Cheriyal scrolls now appear in significant museum and craft collections. The Crafts Museum in Delhi holds important examples. State craft emporiums across Telangana and Andhra Pradesh stock Cheriyal masks, dolls, and shorter panel paintings. Exhibitions at venues like Bikaner House in Delhi and the India Art Fair have helped place the form in front of urban audiences who would otherwise never encounter it.
Educational and publishing initiatives also play a role. Artventures of Cheriyal, a guided art book produced with the Dhanalakota family, walks readers through the origins, motifs, and themes of the form with space to attempt their own work. The same logic underpins the work of bringing original panels to buyers looking for authentic folk paintings of India, where each piece comes with the artist context that turns a purchase into a relationship with the family who made it.

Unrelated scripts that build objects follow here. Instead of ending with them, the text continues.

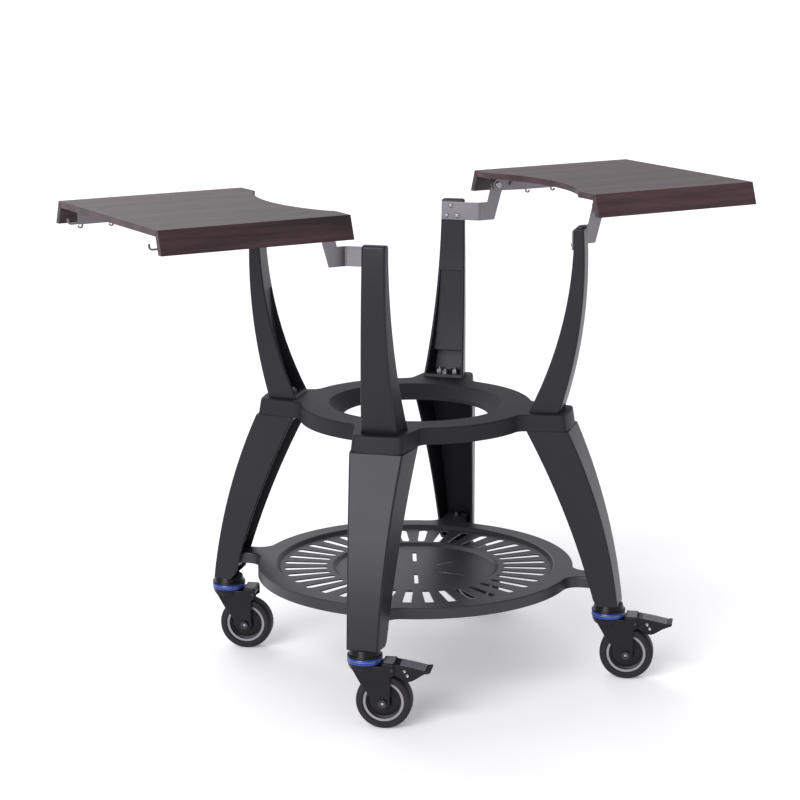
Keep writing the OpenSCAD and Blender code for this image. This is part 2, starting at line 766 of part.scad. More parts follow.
module hinge_pins(x_side) {
    y0 = hanger_y0 - 3;
    y1 = ear_y + plate_t / 2 + turn_gap;
    color("silver") for (y_side = [FRONT, REAR]) mirrored(x_side, y_side)
        translate([pin_x, 0, pin_z]) {
            translate([0, hanger_y0, 0]) rotate([90, 0, 0]) cylinder(r = pin_d / 2 + 2.5, h = 3);
            translate([0, y1 + 1, 0]) rotate([90, 0, 0]) cylinder(d = pin_d, h = y1 + 1 - y0);
            translate([0, y1 + 2, 0]) rotate([90, 0, 0]) cylinder(r = pin_d / 2 + 2, h = 2);
        }
}

support_ring();
bottom_shelf();
arm(FRONT_LEFT);  // arm_front_left
arm(FRONT_RIGHT);  // arm_front_right
arm(REAR_LEFT);  // arm_rear_left
arm(REAR_RIGHT);  // arm_rear_right
leg(FRONT_LEFT);  // leg_front_left
leg(FRONT_RIGHT);  // leg_front_right
leg(REAR_LEFT);  // leg_rear_left
leg(REAR_RIGHT);  // leg_rear_right
arm_covers();
arm_bolts();
shelf_bolts();
caster_collars();
kingpins();
bracket(LEFT, FRONT);  // bracket_front_left
bracket(RIGHT, FRONT);  // bracket_front_right
bracket(LEFT, REAR);  // bracket_rear_left
bracket(RIGHT, REAR);  // bracket_rear_right
bracket_screws();
fork(FRONT_LEFT);  // fork_front_left
fork(FRONT_RIGHT);  // fork_front_right
fork(REAR_LEFT);  // fork_rear_left
fork(REAR_RIGHT);  // fork_rear_right
seal(FRONT_LEFT);  // seal_front_left
seal(FRONT_RIGHT);  // seal_front_right
seal(REAR_LEFT);  // seal_rear_left
seal(REAR_RIGHT);  // seal_rear_right
axle(FRONT_LEFT);  // axle_front_left
axle(FRONT_RIGHT);  // axle_front_right
axle(REAR_LEFT);  // axle_rear_left
axle(REAR_RIGHT);  // axle_rear_right
hub(FRONT_LEFT);  // hub_front_left
hub(FRONT_RIGHT);  // hub_front_right
hub(REAR_LEFT);  // hub_rear_left
hub(REAR_RIGHT);  // hub_rear_right
tyre(FRONT_LEFT);  // tyre_front_left
tyre(FRONT_RIGHT);  // tyre_front_right
tyre(REAR_LEFT);  // tyre_rear_left
tyre(REAR_RIGHT);  // tyre_rear_right
pedal(FRONT_LEFT);  // pedal_front_left
pedal(FRONT_RIGHT);  // pedal_front_right
board(LEFT);  // board_left
board(RIGHT);  // board_right
apron(LEFT, FRONT);  // apron_front_left
apron(RIGHT, FRONT);  // apron_front_right
apron(LEFT, REAR);  // apron_rear_left
apron(RIGHT, REAR);  // apron_rear_right
hanger(LEFT, FRONT);  // hanger_front_left
hanger(RIGHT, FRONT);  // hanger_front_right
hanger(LEFT, REAR);  // hanger_rear_left
hanger(RIGHT, REAR);  // hanger_rear_right
board_screws(LEFT);  // board_screws_left
board_screws(RIGHT);  // board_screws_right
hinge_pins(LEFT);  // hinge_pins_left
hinge_pins(RIGHT);  // hinge_pins_right
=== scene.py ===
"""Looks of a rolling stand for a round kettle grill, built round its measured frame.

Every size below is in millimetres, measured in the stand's own frame: X from the left shelf to
the right one, Y from front to back, Z up from the floor. The modelling helpers turn millimetres
into metres as they draw.
"""

from __future__ import annotations

import sys

import json
import logging
import math
from collections.abc import Callable, Iterator, Sequence
from contextlib import contextmanager
from dataclasses import dataclass, field
from enum import Enum
from typing import Protocol

import bpy
from mathutils import Matrix, Vector

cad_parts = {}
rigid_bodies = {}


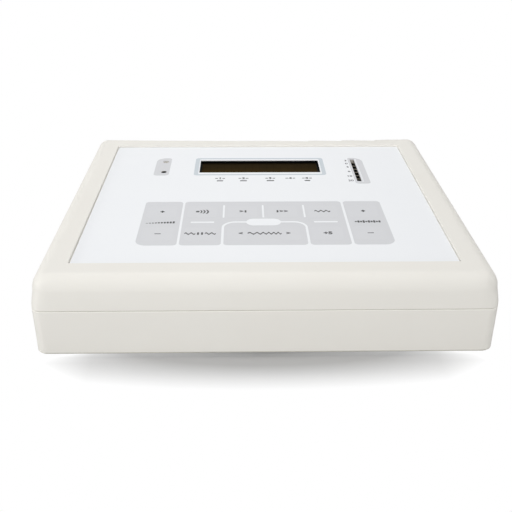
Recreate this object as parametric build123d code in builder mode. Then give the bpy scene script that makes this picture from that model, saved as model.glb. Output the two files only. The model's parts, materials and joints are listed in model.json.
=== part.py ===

Artventures of Cheriyal: The Complete Scroll Art Journey (Set of 3)
Return to the Scroll
Imagine the courtyard again. The dusk has thickened. The Mandhet has unrolled the final panel, and the audience is quiet. The painted figures in the scroll, rendered in vermilion and orpiment by a Nakashi who may have spent six weeks of his life on this single work, have done what they were always meant to do. They have carried a story across the gap between the painter and the listener, and they have made that story present in the room.
This is what Cheriyal still does when the people who know how to use it are given the time, the patronage, and the audience the form deserves. The four hundred years of accumulated knowledge inside a single full-length scroll is not preserved by being framed and hung. It is preserved by being painted again, seen again, and narrated again, by the families who have carried it this far.